= Temporally ordered routing algorithm =

Routing algorithm

The Temporally Ordered Routing Algorithm (TORA) is an algorithm for routing data across Wireless Mesh Networks or Mobile ad hoc networks.

It was developed by Vincent Park and Scott Corson at the University of Maryland and the Naval Research Laboratory. Park has patented his work, and it was licensed by Nova Engineering, who are marketing a wireless router product based on Park's algorithm.

==Operation==
The TORA attempts to achieve a high degree of scalability using a "flat", non-hierarchical routing algorithm. In its operation the algorithm attempts to suppress, to the greatest extent possible, the generation of far-reaching control message propagation. In order to achieve this, the TORA does not use a shortest path solution, an approach which is unusual for routing algorithms of this type.

TORA builds and maintains a Directed Acyclic Graph (DAG) rooted at a destination. No two nodes may have the same height.

Information may flow from nodes with higher heights to nodes with lower heights. Information can therefore be thought of as a fluid that may only flow downhill. By maintaining a set of totally ordered heights at all times, TORA achieves loop-free multipath routing, as information cannot 'flow uphill' and so cross back on itself.

The key design concepts of TORA is localization of control messages to a very small set of nodes near the occurrence of a topological change. To accomplish this, nodes need to maintain the routing information about adjacent (one hop) nodes. The protocol performs three basic functions:
- Route creation
- Route maintenance
- Route erasure
During the route creation and maintenance phases, nodes use a height metric to establish a directed acyclic graph (DAG) rooted at destination. Thereafter links are assigned based on the relative height metric of neighboring nodes. During the times of mobility the DAG is broken and the route maintenance unit comes into picture to reestablish a DAG routed at the destination.

Timing is an important factor for TORA because the height metric is dependent on the logical time of the link failure. TORA's route erasure phase is essentially involving flooding a broadcast clear packet (CLR) throughout the network to erase invalid routes.

===Route creation===
A node which requires a link to a destination because it has no downstream neighbours for it sends a QRY (query) packet and sets its (formerly unset) route-required flag. A QRY packet contains the destination id of the node a route is sought to. The reply to a query is called an update UPD packet. It contains the height quintuple of the neighbour node answering to a query and the destination field which tells for which destination the update was meant for.
A node receiving a QRY packet does one of the following:
- If its route required flag is set, this means that it doesn't have to forward the QRY, because it has itself already issued a QRY for the destination, but better discard it to prevent message overhead.
- If the node has no downstream links and the route-required flag was not set, it sets its route-required flag and rebroadcasts the QRY message.
A node receiving an update packet updates the height value of its neighbour in the table and takes one of the following actions:
- If the reflection bit of the neighbours height is not set and its route required flag is set it sets its height for the destination to that of its neighbours but increments d by one. It then deletes the RR flag and sends an UPD message to the neighbours, so they may route through it.
- If the neighbours route is not valid (which is indicated by the reflection bit) or the RR flag was unset, the node only updates the entry of the neighbours node in its table.
Each node maintains a neighbour table containing the height of the neighbour nodes. Initially the height of all the nodes is NULL. (This is not zero "0" but NULL "-") so their quintuple is (-,-,-,-,i). The height of a destination neighbour is (0,0,0,0,dest).

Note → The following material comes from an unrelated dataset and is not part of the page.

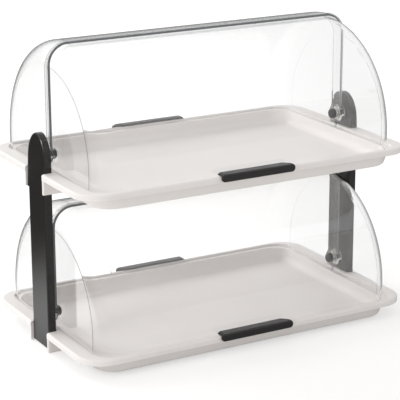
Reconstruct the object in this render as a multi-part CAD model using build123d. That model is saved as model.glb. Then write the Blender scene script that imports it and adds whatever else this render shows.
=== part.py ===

Node C requires a route, so it broadcasts a QRY.

The QRY propagates until it hits a node which has a route to the destination, this node then sends an UPD message.

The UPD is also propagated, while node E sends a new UPD.

===Route Maintenance===
Route maintenance in TORA has five different cases according to the flowchart below as an example:

Partition Detection and Route Erasure

1. The links between Nodes D-F and E-F reverse.
2. Node D propagates the reference level.
3. Node E "reflects" the reference level. The reference heights of the neighbors are equal, with the reflection bit not set. E sets the reflection bit to indicate the reflection and sets its offset to 0.
4. Node C propagates the new reference level.
5. Node A propagates the reference level.

===Route Erasure===

When a node has detected a partition it sets its height and the heights of all its neighbours for the destination in its table to NULL and it issues a CLR (Clear) packet. The CLR packet consists of the reflected reference level (t,oid,1) and the destination id.

If a node receives a CLR packet and the reference level matches its own reference level it sets all heights of the neighbours and its own for the destination to NULL and broadcasts the CLR packet. If the reference level doesn't match its own it just sets the heights of the neighbours its table matching the reflected reference level to NULL and updates their link status.